Who pays the difference when an appraisal comes in low?
By default the buyer does, in cash, on top of their deposit — because the lender will only lend against the lower valuation. The alternatives are to renegotiate the price down with the seller, split the difference, challenge the appraisal with better evidence, or walk away if a financing or valuation contingency allows it. Which path makes sense depends on how far apart the numbers are and how strong each side's position is.
Can you challenge or dispute a low appraisal?
Yes. A formal reconsideration of value asks the appraiser to review their figure using stronger comparable sales, corrected facts about the property (floor area, condition, finished space) or recent sales they missed. It only works when you bring genuine evidence, not opinion — three or four closed, truly comparable sales that support a higher number. Many disputes fail because they argue the price rather than the comps.
How often do appraisals come in low?
It varies with the market and is impossible to pin to a single reliable figure, but low appraisals cluster in fast-rising or hot markets, where agreed prices run ahead of the closed sales an appraiser must rely on.
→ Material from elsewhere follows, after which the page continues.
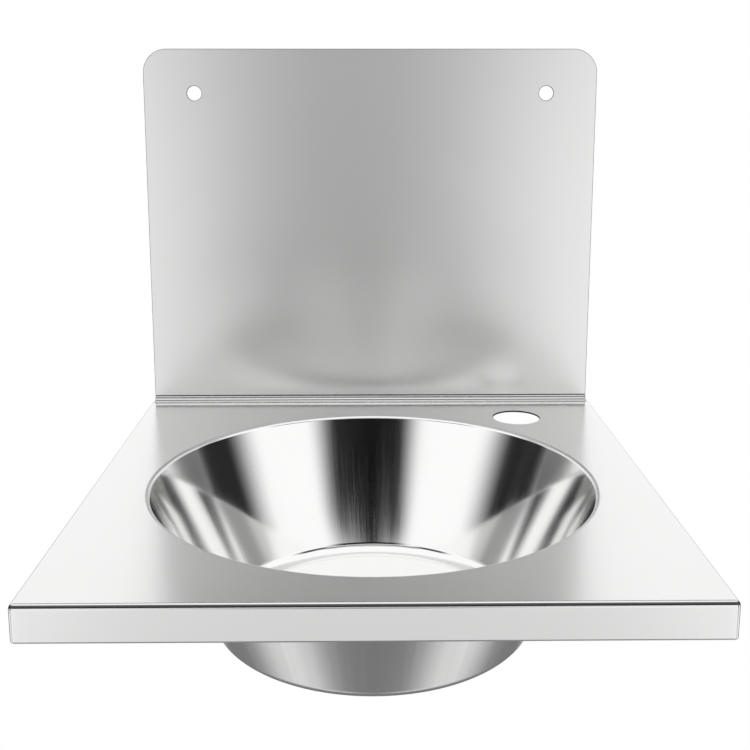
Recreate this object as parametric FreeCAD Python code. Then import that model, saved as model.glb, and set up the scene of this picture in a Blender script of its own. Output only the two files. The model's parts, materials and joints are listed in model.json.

The appraiser looks backward at completed transactions while buyers compete on today's prices, so in a rapidly appreciating market a gap is far more common than in a flat one.
Does a low appraisal mean I am overpaying?
Not necessarily, but it is a warning worth taking seriously. The appraisal is one independent read on value based on closed comparable sales. If your own comps and an automated valuation also land below the agreed price, the home may genuinely be overpriced. If your evidence supports the higher number and the appraiser used weak or distant comps, the appraisal may simply be conservative — which is what a reconsideration of value is for.